» **Goal of the exercise**
Restate the full set of records exactly, without adding or dropping a word.

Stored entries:
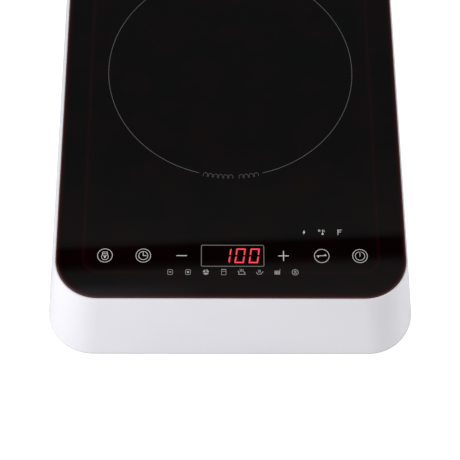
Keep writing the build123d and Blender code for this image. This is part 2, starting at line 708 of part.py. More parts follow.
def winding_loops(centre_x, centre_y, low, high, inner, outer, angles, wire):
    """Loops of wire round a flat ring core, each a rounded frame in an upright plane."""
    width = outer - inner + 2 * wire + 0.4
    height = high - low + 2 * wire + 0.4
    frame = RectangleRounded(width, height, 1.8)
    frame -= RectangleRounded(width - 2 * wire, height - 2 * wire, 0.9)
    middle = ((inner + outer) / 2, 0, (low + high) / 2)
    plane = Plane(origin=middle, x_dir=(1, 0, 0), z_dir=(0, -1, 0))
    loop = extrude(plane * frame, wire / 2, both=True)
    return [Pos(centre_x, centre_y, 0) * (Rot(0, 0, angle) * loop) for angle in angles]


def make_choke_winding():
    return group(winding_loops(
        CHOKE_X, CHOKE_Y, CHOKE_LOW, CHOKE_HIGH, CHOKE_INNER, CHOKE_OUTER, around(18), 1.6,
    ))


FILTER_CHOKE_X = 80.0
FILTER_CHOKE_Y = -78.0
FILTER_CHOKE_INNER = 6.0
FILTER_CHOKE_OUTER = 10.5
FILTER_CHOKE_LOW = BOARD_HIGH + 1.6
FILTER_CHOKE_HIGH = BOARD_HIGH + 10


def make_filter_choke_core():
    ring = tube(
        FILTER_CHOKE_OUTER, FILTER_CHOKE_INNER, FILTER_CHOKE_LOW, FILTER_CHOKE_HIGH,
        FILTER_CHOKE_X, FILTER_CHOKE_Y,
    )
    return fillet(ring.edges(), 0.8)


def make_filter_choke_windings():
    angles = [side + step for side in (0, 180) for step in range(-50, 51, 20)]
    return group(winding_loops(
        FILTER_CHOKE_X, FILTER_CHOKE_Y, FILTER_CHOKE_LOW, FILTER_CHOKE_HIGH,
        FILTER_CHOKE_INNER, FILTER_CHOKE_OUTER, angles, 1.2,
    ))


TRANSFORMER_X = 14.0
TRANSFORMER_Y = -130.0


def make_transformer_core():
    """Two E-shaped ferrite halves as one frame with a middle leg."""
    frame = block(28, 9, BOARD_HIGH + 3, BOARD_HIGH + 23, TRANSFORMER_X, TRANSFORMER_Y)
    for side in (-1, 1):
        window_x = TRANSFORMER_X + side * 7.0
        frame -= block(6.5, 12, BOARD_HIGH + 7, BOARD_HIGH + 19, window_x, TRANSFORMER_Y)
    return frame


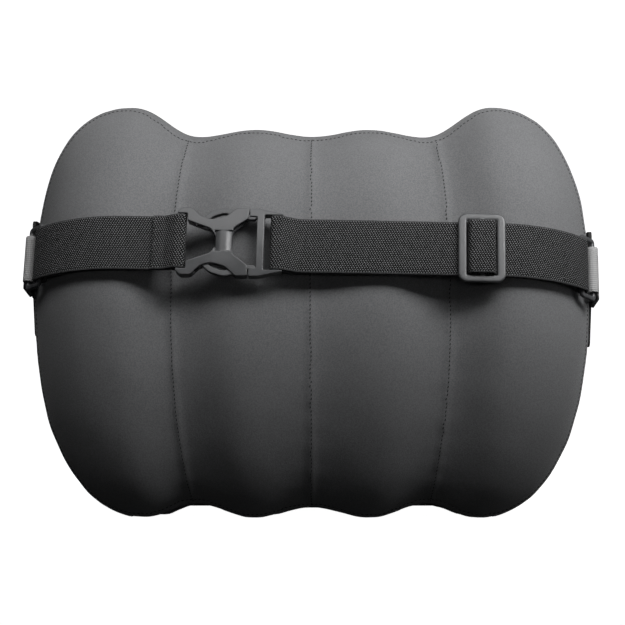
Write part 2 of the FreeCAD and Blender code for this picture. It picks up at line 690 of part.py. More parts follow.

» **Answer to the task**
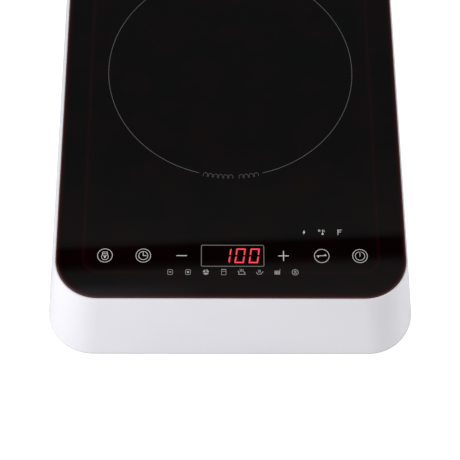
Keep writing the build123d and Blender code for this image. This is part 2, starting at line 708 of part.py. More parts follow.
def winding_loops(centre_x, centre_y, low, high, inner, outer, angles, wire):
    """Loops of wire round a flat ring core, each a rounded frame in an upright plane."""
    width = outer - inner + 2 * wire + 0.4
    height = high - low + 2 * wire + 0.4
    frame = RectangleRounded(width, height, 1.8)
    frame -= RectangleRounded(width - 2 * wire, height - 2 * wire, 0.9)
    middle = ((inner + outer) / 2, 0, (low + high) / 2)
    plane = Plane(origin=middle, x_dir=(1, 0, 0), z_dir=(0, -1, 0))
    loop = extrude(plane * frame, wire / 2, both=True)
    return [Pos(centre_x, centre_y, 0) * (Rot(0, 0, angle) * loop) for angle in angles]


def make_choke_winding():
    return group(winding_loops(
        CHOKE_X, CHOKE_Y, CHOKE_LOW, CHOKE_HIGH, CHOKE_INNER, CHOKE_OUTER, around(18), 1.6,
    ))


FILTER_CHOKE_X = 80.0
FILTER_CHOKE_Y = -78.0
FILTER_CHOKE_INNER = 6.0
FILTER_CHOKE_OUTER = 10.5
FILTER_CHOKE_LOW = BOARD_HIGH + 1.6
FILTER_CHOKE_HIGH = BOARD_HIGH + 10


def make_filter_choke_core():
    ring = tube(
        FILTER_CHOKE_OUTER, FILTER_CHOKE_INNER, FILTER_CHOKE_LOW, FILTER_CHOKE_HIGH,
        FILTER_CHOKE_X, FILTER_CHOKE_Y,
    )
    return fillet(ring.edges(), 0.8)


def make_filter_choke_windings():
    angles = [side + step for side in (0, 180) for step in range(-50, 51, 20)]
    return group(winding_loops(
        FILTER_CHOKE_X, FILTER_CHOKE_Y, FILTER_CHOKE_LOW, FILTER_CHOKE_HIGH,
        FILTER_CHOKE_INNER, FILTER_CHOKE_OUTER, angles, 1.2,
    ))


TRANSFORMER_X = 14.0
TRANSFORMER_Y = -130.0


def make_transformer_core():
    """Two E-shaped ferrite halves as one frame with a middle leg."""
    frame = block(28, 9, BOARD_HIGH + 3, BOARD_HIGH + 23, TRANSFORMER_X, TRANSFORMER_Y)
    for side in (-1, 1):
        window_x = TRANSFORMER_X + side * 7.0
        frame -= block(6.5, 12, BOARD_HIGH + 7, BOARD_HIGH + 19, window_x, TRANSFORMER_Y)
    return frame


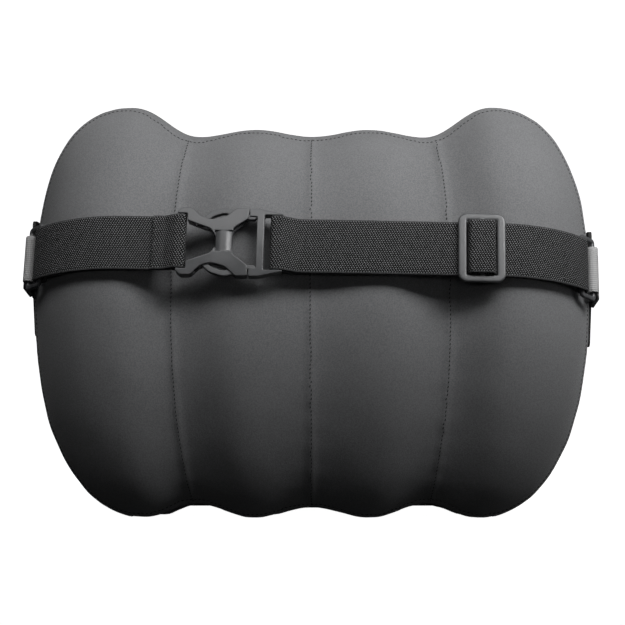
Write part 2 of the FreeCAD and Blender code for this picture. It picks up at line 690 of part.py. More parts follow.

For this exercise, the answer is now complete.